Rosilene Aparecida Venâncio José, hoje com 44 anos, é moradora de Vaz Lobo, no Rio de Janeiro, e é paciente da Renal de Vida Vaz Lobo. Ela se tornou renal crônica aos 31 anos, por possuir Glomerulonefrite, que tem como uma das principais consequências o comprometimento da função renal. Sua gravidez foi inesperada e veio quando já era mãe de dois filhos, um com 22 e outro com 16 anos e aos 38 anos de idade, quase oito 8 anos após iniciar a terapia de diálise. “Foi uma surpresa para todos, também por conta da minha idade, era uma gravidez de alto risco, mas recebi todo o apoio na clínica e no hospital especializado em gestante de alto risco. O maior desafio para mim foi passar a dialisar seis vezes por semana, antes eram três. Mas deu tudo certo, meu Rafael nasceu com nove meses, de parto normal, e sem intercorrências. A minha pressão ficou boa durante toda a gravidez”, relata.

Flávia passou bem na gestação, mas teve parto prematuro

Flávia Dos Santos de Jesus, 36 anos, moradora da Praça Seca, também no Rio, é paciente do Centro de Nefrologia e Diálise Taquara. Aos 26 anos, descobriu-se paciente renal, porém não havia uma causa definida. Quando foi feito o diagnóstico a doença já estava avançada e seus rins já se encontravam atrofiados. Por achar que não engravidaria com facilidade, deixou de tomar pílula anticoncepcional e a gravidez veio aos 29 anos. A gestação durou 34 semanas, mas foi bem tranquila, com a pressão normal. “Já faço hemodiálise há dez anos e na gravidez minhas taxas ficaram muito boas. Foram as melhores até hoje. Planejamos fazer um parto cesáreo, por causa da pressão e do problema renal, mas quando a bolsa estourou antes da hora, tive normal. Graças a Deus deu tudo certo, a pressão ficou em 12×8 e nasceu a Maria Alice, hoje com seis anos. Não fosse pelo problema que fiquei nos ossos por conta do problema renal, ou seja, se eu tivesse uma estrutura óssea melhor, tentaria outro filho. Hoje tenho hiperparatireoidismo, não posso mais”. Quando há excesso do hormônio paratormônio, responsável pelo equilíbrio do cálcio, vitamina D e fósforo presente no sangue, esse problema pode surgir nos pacientes renais.

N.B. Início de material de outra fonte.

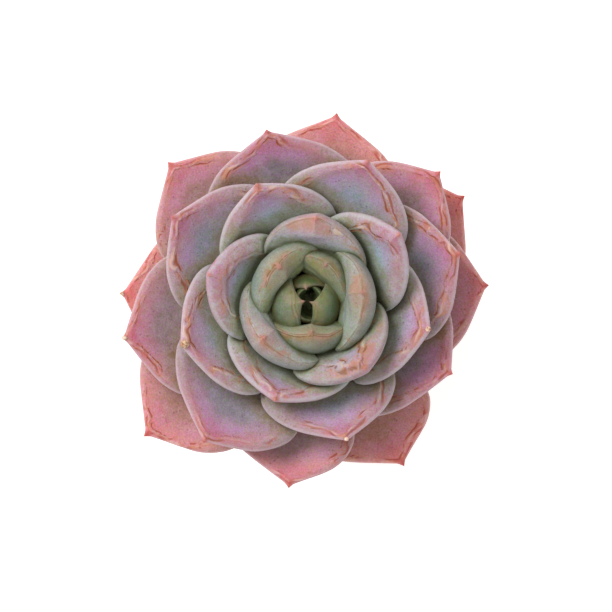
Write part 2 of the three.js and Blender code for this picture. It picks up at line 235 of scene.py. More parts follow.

A decisão de engravidar – Quando uma mulher com doença renal planeja ter um bebê, precisa levar tudo isso em conta. Medicamentos precisarão ser substituídos ou acrescentados e uma dieta saudável e rigorosa deve ser seguida. Se estiver em diálise, as sessões deverão ser incrementadas para seis, ou se possível sete vezes por semana, sempre mantendo as quatro horas de duração. Esta medida é essencial para a saúde do bebê, que precisa se desenvolver em um ambiente sem as toxinas urêmicas que usualmente se acumulam entre as sessões de diálise. Além do nefrologista e do nutricionista, é essencial o acompanhamento conjunto com um ginecologista com experiência em gravidez de alto risco.